[EXTRACTED INFORMATION]

● ● ● ● ●

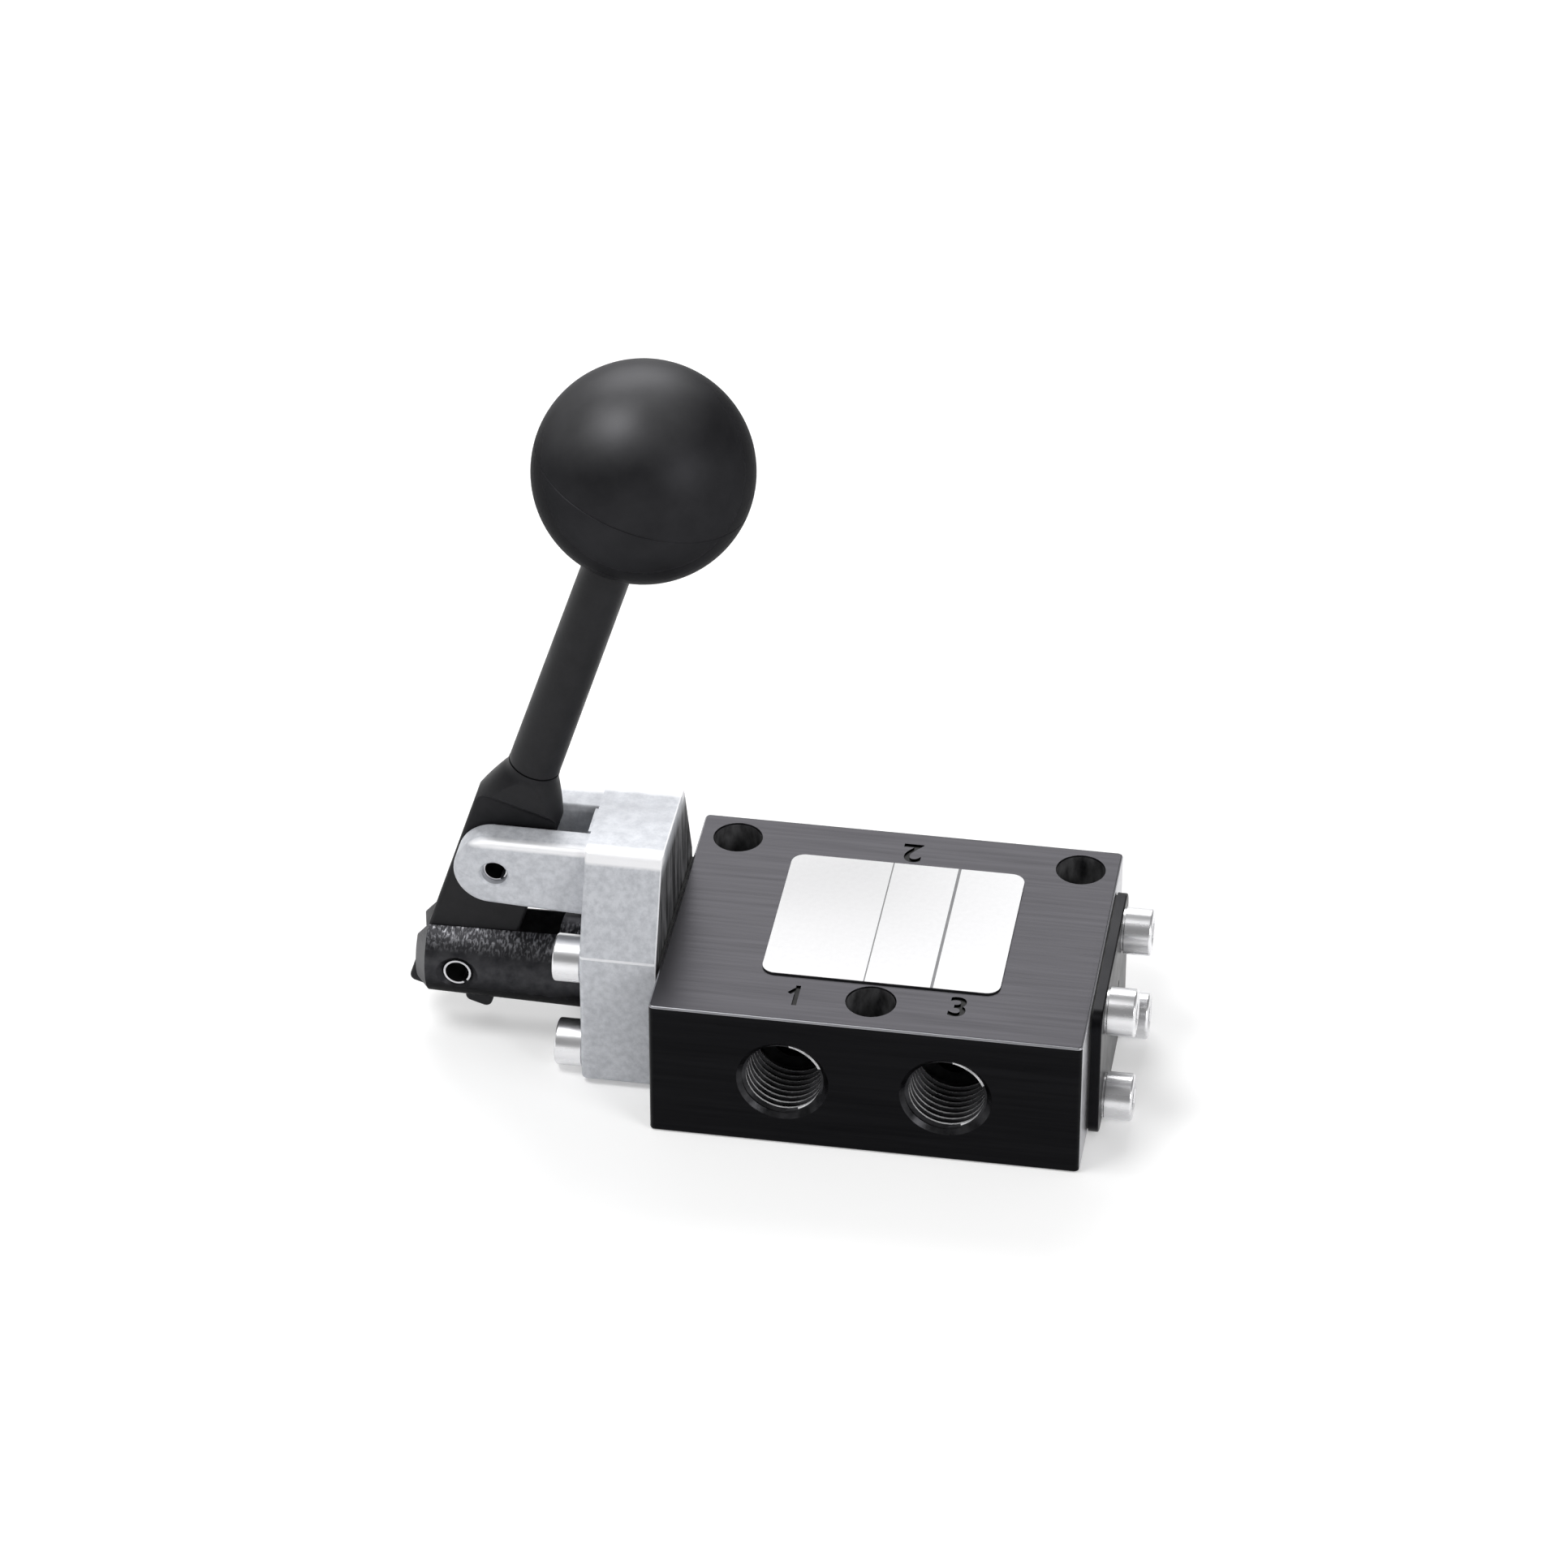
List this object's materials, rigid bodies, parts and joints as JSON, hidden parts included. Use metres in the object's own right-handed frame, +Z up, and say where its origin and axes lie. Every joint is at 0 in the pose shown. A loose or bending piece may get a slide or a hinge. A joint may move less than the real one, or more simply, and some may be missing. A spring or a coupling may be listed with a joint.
{
  "type": "hand lever spool valve",
  "caption": "Compact pneumatic spool valve: black block with threaded ports, cast lever bracket, forked hand lever with a ball knob, and a spring end plate.",
  "frame": {"origin": "middle of the valve block's bottom face", "axes": "+Z up from the bottom face, +Y towards port 2 at the back, ports 1 and 3 face -Y, the lever bracket is at the -X end and the spring end plate at the +X end"},
  "size_m": [0.124, 0.0556, 0.1284],
  "materials": {
    "block_black": "black anodised, satin, with faint milling lines",
    "cast_alloy": "bare die casting, fine mottled skin",
    "gasket_black": "matt",
    "screw_steel": "bright turned steel",
    "bush_brass": "machined bronze",
    "seal_rubber": "satin",
    "washer_steel": "plain steel",
    "plate_black": "black, satin",
    "pin_steel": "rolled spring steel",
    "stem_black": "black oxide, oiled, fine cross texture on top",
    "spool_alloy": "fine turned",
    "spring_steel": "drawn wire",
    "lever_black": "black, semi-matt",
    "insert_brass": "machined",
    "knob_black": "moulded phenolic, worn to a satin"
  },
  "bodies": {
    "root": {"valve_body": "block_black", "lever_bracket": "cast_alloy", "bracket_gasket": "gasket_black", "bracket_screws": "screw_steel", "guide_bush": "bush_brass", "stem_wiper": "seal_rubber", "stop_washer": "washer_steel", "end_gasket": "gasket_black", "end_plate": "plate_black", "end_plate_screws": "screw_steel", "pivot_pin": "pin_steel", "return_spring": "spring_steel"},
    "spool_group": {"spool_stem": "stem_black", "stem_pin": "pin_steel", "spool": "spool_alloy", "spring_seat": "washer_steel", "spool_seal_1": "seal_rubber", "spool_seal_2": "seal_rubber", "spool_seal_3": "seal_rubber", "spool_seal_4": "seal_rubber", "spool_seal_5": "seal_rubber", "spool_seal_6": "seal_rubber"},
    "lever": {"lever_arm": "lever_black", "pivot_bush": "bush_brass", "lever_rod": "lever_black", "knob_insert": "insert_brass", "ball_knob": "knob_black"}
  },
  "joints": [
    {"name": "lever_pivot", "type": "hinge", "parent": "root", "child": "lever", "pos_m": [-0.06475, 0, 0.0354], "axis": [0, -1, 0], "range_deg": [0, 18]},
    {"name": "spool_slide", "type": "slide", "parent": "root", "child": "spool_group", "axis": [1, 0, 0], "range_m": [0, 0.00739], "stiffness_N_per_m": 400, "springref_m": -0.01, "deforming": ["return_spring"]}
  ],
  "couplings": [
    {"joint": "spool_slide", "follows": "lever_pivot", "m_per_rad": 0.023477}
  ]
}
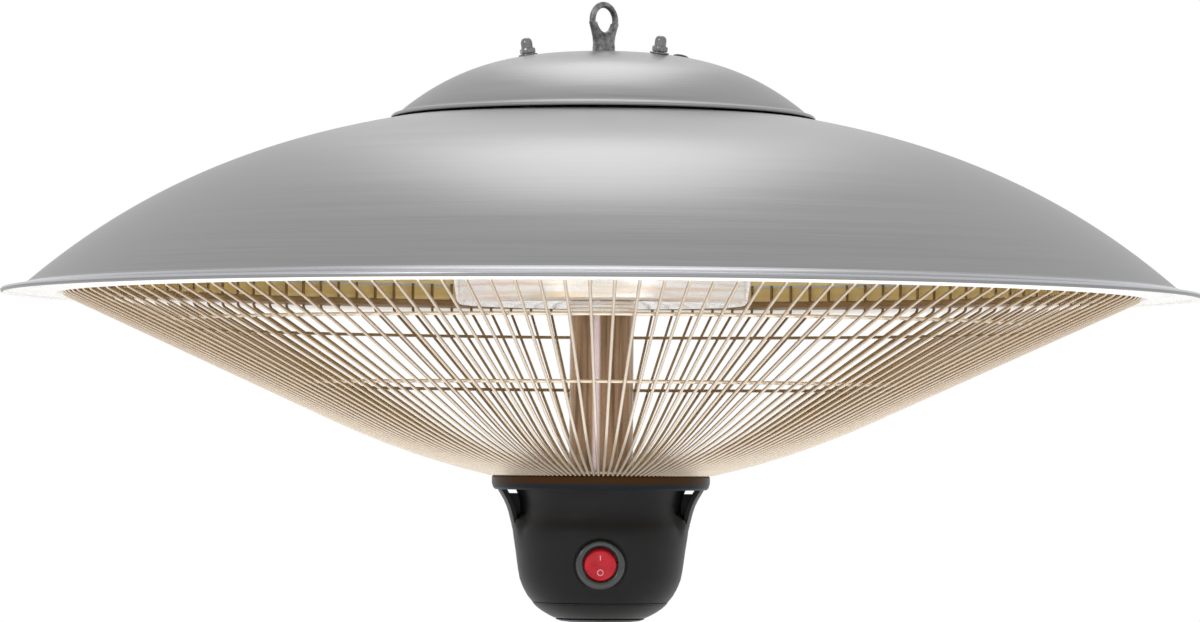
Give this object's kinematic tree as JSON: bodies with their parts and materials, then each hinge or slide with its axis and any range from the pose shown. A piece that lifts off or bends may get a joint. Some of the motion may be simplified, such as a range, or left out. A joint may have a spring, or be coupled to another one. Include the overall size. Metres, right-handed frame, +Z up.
{
  "type": "infrared ceiling heater",
  "caption": "Hanging infrared heater: a spun metal shade over quartz lamps, a radial wire cage, and a moulded control housing with a rocker switch below.",
  "frame": {"origin": "centre of the hanging eye's hole", "axes": "+Z up, -Y the way the rocker switch faces, +X to the right as seen from the switch's side"},
  "size_m": [0.6, 0.6, 0.3116],
  "materials": {
    "galvanised_steel": "cast and galvanised, satin",
    "zinc_fasteners": "zinc plated",
    "plated_steel": "zinc-plated sheet and tube",
    "stainless_shade": "stainless steel, spun and circular brushed",
    "black_nylon": "moulded, matte",
    "terminal_plastic": "moulded, matte",
    "gold_reflector": "polished, warm tinted",
    "polished_steel": "polished stainless steel",
    "bakelite": "moulded, matte",
    "quartz_glass": "quartz with a gold heat coating",
    "tungsten": "wound wire",
    "ceramic": "unglazed white ceramic",
    "spring_steel": "folded strip",
    "grille_wire": "bright plated wire",
    "black_housing": "moulded, fine satin texture",
    "switch_black": "moulded, glossy",
    "red_rocker": "translucent red, glossy",
    "brass": "plain"
  },
  "bodies": {
    "heater": {"eye_nut": "galvanised_steel", "suspension_rod": "zinc_fasteners", "rod_nuts": "zinc_fasteners", "rod_washers": "zinc_fasteners", "top_cap": "stainless_shade", "cap_plate": "plated_steel", "cap_studs": "zinc_fasteners", "acorn_nuts": "zinc_fasteners", "acorn_washers": "zinc_fasteners", "cable_gland": "black_nylon", "gland_nut": "black_nylon", "terminal_block": "terminal_plastic", "shade": "stainless_shade", "spacer_tube": "plated_steel", "reflector_dish": "gold_reflector", "hub_plate": "plated_steel", "hub_cover": "polished_steel", "thermal_cutout": "bakelite", "lamp_tubes": "quartz_glass", "lamp_filaments": "tungsten", "lamp_caps": "ceramic", "lamp_clips": "spring_steel", "clip_screws": "zinc_fasteners", "centre_column": "polished_steel", "column_plug": "plated_steel", "column_collar": "polished_steel", "column_flange": "plated_steel", "flange_screws": "zinc_fasteners", "grille_wires": "grille_wire", "grille_top_ring": "grille_wire", "grille_upper_ring": "grille_wire", "grille_lower_ring": "grille_wire", "grille_bottom_ring": "grille_wire", "grille_carrier": "plated_steel", "housing_lid": "black_housing", "housing_shell": "black_housing", "housing_bottom": "black_housing", "bottom_cap": "black_housing", "switch_body": "switch_black", "switch_terminals": "brass"},
    "rocker": {"switch_rocker": "red_rocker"}
  },
  "joints": [
    {"name": "rocker_tilt", "type": "hinge", "parent": "heater", "child": "rocker", "pos_m": [0, -0.0373, -0.2722], "axis": [1, 0, 0], "range_deg": [-20, 0]}
  ]
}
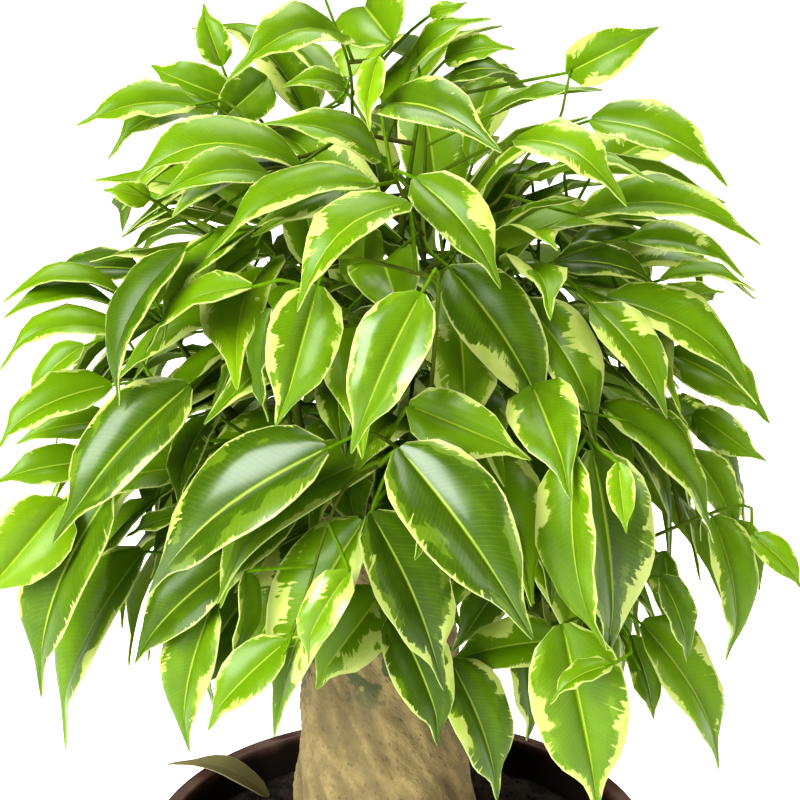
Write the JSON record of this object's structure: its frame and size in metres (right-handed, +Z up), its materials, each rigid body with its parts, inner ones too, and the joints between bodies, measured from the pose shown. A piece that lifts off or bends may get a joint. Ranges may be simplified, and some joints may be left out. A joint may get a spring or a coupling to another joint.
{
  "type": "potted weeping fig",
  "caption": "Compact variegated weeping fig: a dense round crown of pointed leaves on one stout ribbed trunk, in soil in a plain tapered pot.",
  "frame": {"origin": "middle of the underside of the pot, where it rests", "axes": "+Z up along the trunk; -Y towards the viewer of the picture; +X to that viewer's right"},
  "size_m": [0.2258, 0.2308, 0.414],
  "materials": {
    "pot_plastic": "dark reddish brown, satin",
    "soil": "damp, crumbly, near black",
    "bark": "tan, matt, ribbed bark",
    "foliage": "glossy green leaves with cream margins",
    "dry_leaf": "pale olive, dry, matt"
  },
  "bodies": {
    "root": {"pot": "pot_plastic", "soil": "soil", "trunk": "bark", "fallen_leaf": "dry_leaf", "leafy_branch_01": "foliage", "leafy_branch_02": "foliage", "leafy_branch_03": "foliage", "leafy_branch_04": "foliage", "leafy_branch_05": "foliage", "leafy_branch_06": "foliage", "leafy_branch_07": "foliage", "leafy_branch_08": "foliage", "leafy_branch_09": "foliage", "leafy_branch_10": "foliage", "leafy_branch_11": "foliage", "leafy_branch_12": "foliage", "leafy_branch_13": "foliage"}
  },
  "joints": []
}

● ● ● ● ●

[WORK TO COMPLETE]
Return each line of the data, keeping its wording exact and omitting pictures.

[RESPONSE TO THIS EXERCISE]
List this object's materials, rigid bodies, parts and joints as JSON, hidden parts included. Use metres in the object's own right-handed frame, +Z up, and say where its origin and axes lie. Every joint is at 0 in the pose shown. A loose or bending piece may get a slide or a hinge. A joint may move less than the real one, or more simply, and some may be missing. A spring or a coupling may be listed with a joint.
{
  "type": "hand lever spool valve",
  "caption": "Compact pneumatic spool valve: black block with threaded ports, cast lever bracket, forked hand lever with a ball knob, and a spring end plate.",
  "frame": {"origin": "middle of the valve block's bottom face", "axes": "+Z up from the bottom face, +Y towards port 2 at the back, ports 1 and 3 face -Y, the lever bracket is at the -X end and the spring end plate at the +X end"},
  "size_m": [0.124, 0.0556, 0.1284],
  "materials": {
    "block_black": "black anodised, satin, with faint milling lines",
    "cast_alloy": "bare die casting, fine mottled skin",
    "gasket_black": "matt",
    "screw_steel": "bright turned steel",
    "bush_brass": "machined bronze",
    "seal_rubber": "satin",
    "washer_steel": "plain steel",
    "plate_black": "black, satin",
    "pin_steel": "rolled spring steel",
    "stem_black": "black oxide, oiled, fine cross texture on top",
    "spool_alloy": "fine turned",
    "spring_steel": "drawn wire",
    "lever_black": "black, semi-matt",
    "insert_brass": "machined",
    "knob_black": "moulded phenolic, worn to a satin"
  },
  "bodies": {
    "root": {"valve_body": "block_black", "lever_bracket": "cast_alloy", "bracket_gasket": "gasket_black", "bracket_screws": "screw_steel", "guide_bush": "bush_brass", "stem_wiper": "seal_rubber", "stop_washer": "washer_steel", "end_gasket": "gasket_black", "end_plate": "plate_black", "end_plate_screws": "screw_steel", "pivot_pin": "pin_steel", "return_spring": "spring_steel"},
    "spool_group": {"spool_stem": "stem_black", "stem_pin": "pin_steel", "spool": "spool_alloy", "spring_seat": "washer_steel", "spool_seal_1": "seal_rubber", "spool_seal_2": "seal_rubber", "spool_seal_3": "seal_rubber", "spool_seal_4": "seal_rubber", "spool_seal_5": "seal_rubber", "spool_seal_6": "seal_rubber"},
    "lever": {"lever_arm": "lever_black", "pivot_bush": "bush_brass", "lever_rod": "lever_black", "knob_insert": "insert_brass", "ball_knob": "knob_black"}
  },
  "joints": [
    {"name": "lever_pivot", "type": "hinge", "parent": "root", "child": "lever", "pos_m": [-0.06475, 0, 0.0354], "axis": [0, -1, 0], "range_deg": [0, 18]},
    {"name": "spool_slide", "type": "slide", "parent": "root", "child": "spool_group", "axis": [1, 0, 0], "range_m": [0, 0.00739], "stiffness_N_per_m": 400, "springref_m": -0.01, "deforming": ["return_spring"]}
  ],
  "couplings": [
    {"joint": "spool_slide", "follows": "lever_pivot", "m_per_rad": 0.023477}
  ]
}
Give this object's kinematic tree as JSON: bodies with their parts and materials, then each hinge or slide with its axis and any range from the pose shown. A piece that lifts off or bends may get a joint. Some of the motion may be simplified, such as a range, or left out. A joint may have a spring, or be coupled to another one. Include the overall size. Metres, right-handed frame, +Z up.
{
  "type": "infrared ceiling heater",
  "caption": "Hanging infrared heater: a spun metal shade over quartz lamps, a radial wire cage, and a moulded control housing with a rocker switch below.",
  "frame": {"origin": "centre of the hanging eye's hole", "axes": "+Z up, -Y the way the rocker switch faces, +X to the right as seen from the switch's side"},
  "size_m": [0.6, 0.6, 0.3116],
  "materials": {
    "galvanised_steel": "cast and galvanised, satin",
    "zinc_fasteners": "zinc plated",
    "plated_steel": "zinc-plated sheet and tube",
    "stainless_shade": "stainless steel, spun and circular brushed",
    "black_nylon": "moulded, matte",
    "terminal_plastic": "moulded, matte",
    "gold_reflector": "polished, warm tinted",
    "polished_steel": "polished stainless steel",
    "bakelite": "moulded, matte",
    "quartz_glass": "quartz with a gold heat coating",
    "tungsten": "wound wire",
    "ceramic": "unglazed white ceramic",
    "spring_steel": "folded strip",
    "grille_wire": "bright plated wire",
    "black_housing": "moulded, fine satin texture",
    "switch_black": "moulded, glossy",
    "red_rocker": "translucent red, glossy",
    "brass": "plain"
  },
  "bodies": {
    "heater": {"eye_nut": "galvanised_steel", "suspension_rod": "zinc_fasteners", "rod_nuts": "zinc_fasteners", "rod_washers": "zinc_fasteners", "top_cap": "stainless_shade", "cap_plate": "plated_steel", "cap_studs": "zinc_fasteners", "acorn_nuts": "zinc_fasteners", "acorn_washers": "zinc_fasteners", "cable_gland": "black_nylon", "gland_nut": "black_nylon", "terminal_block": "terminal_plastic", "shade": "stainless_shade", "spacer_tube": "plated_steel", "reflector_dish": "gold_reflector", "hub_plate": "plated_steel", "hub_cover": "polished_steel", "thermal_cutout": "bakelite", "lamp_tubes": "quartz_glass", "lamp_filaments": "tungsten", "lamp_caps": "ceramic", "lamp_clips": "spring_steel", "clip_screws": "zinc_fasteners", "centre_column": "polished_steel", "column_plug": "plated_steel", "column_collar": "polished_steel", "column_flange": "plated_steel", "flange_screws": "zinc_fasteners", "grille_wires": "grille_wire", "grille_top_ring": "grille_wire", "grille_upper_ring": "grille_wire", "grille_lower_ring": "grille_wire", "grille_bottom_ring": "grille_wire", "grille_carrier": "plated_steel", "housing_lid": "black_housing", "housing_shell": "black_housing", "housing_bottom": "black_housing", "bottom_cap": "black_housing", "switch_body": "switch_black", "switch_terminals": "brass"},
    "rocker": {"switch_rocker": "red_rocker"}
  },
  "joints": [
    {"name": "rocker_tilt", "type": "hinge", "parent": "heater", "child": "rocker", "pos_m": [0, -0.0373, -0.2722], "axis": [1, 0, 0], "range_deg": [-20, 0]}
  ]
}
Write the JSON record of this object's structure: its frame and size in metres (right-handed, +Z up), its materials, each rigid body with its parts, inner ones too, and the joints between bodies, measured from the pose shown. A piece that lifts off or bends may get a joint. Ranges may be simplified, and some joints may be left out. A joint may get a spring or a coupling to another joint.
{
  "type": "potted weeping fig",
  "caption": "Compact variegated weeping fig: a dense round crown of pointed leaves on one stout ribbed trunk, in soil in a plain tapered pot.",
  "frame": {"origin": "middle of the underside of the pot, where it rests", "axes": "+Z up along the trunk; -Y towards the viewer of the picture; +X to that viewer's right"},
  "size_m": [0.2258, 0.2308, 0.414],
  "materials": {
    "pot_plastic": "dark reddish brown, satin",
    "soil": "damp, crumbly, near black",
    "bark": "tan, matt, ribbed bark",
    "foliage": "glossy green leaves with cream margins",
    "dry_leaf": "pale olive, dry, matt"
  },
  "bodies": {
    "root": {"pot": "pot_plastic", "soil": "soil", "trunk": "bark", "fallen_leaf": "dry_leaf", "leafy_branch_01": "foliage", "leafy_branch_02": "foliage", "leafy_branch_03": "foliage", "leafy_branch_04": "foliage", "leafy_branch_05": "foliage", "leafy_branch_06": "foliage", "leafy_branch_07": "foliage", "leafy_branch_08": "foliage", "leafy_branch_09": "foliage", "leafy_branch_10": "foliage", "leafy_branch_11": "foliage", "leafy_branch_12": "foliage", "leafy_branch_13": "foliage"}
  },
  "joints": []
}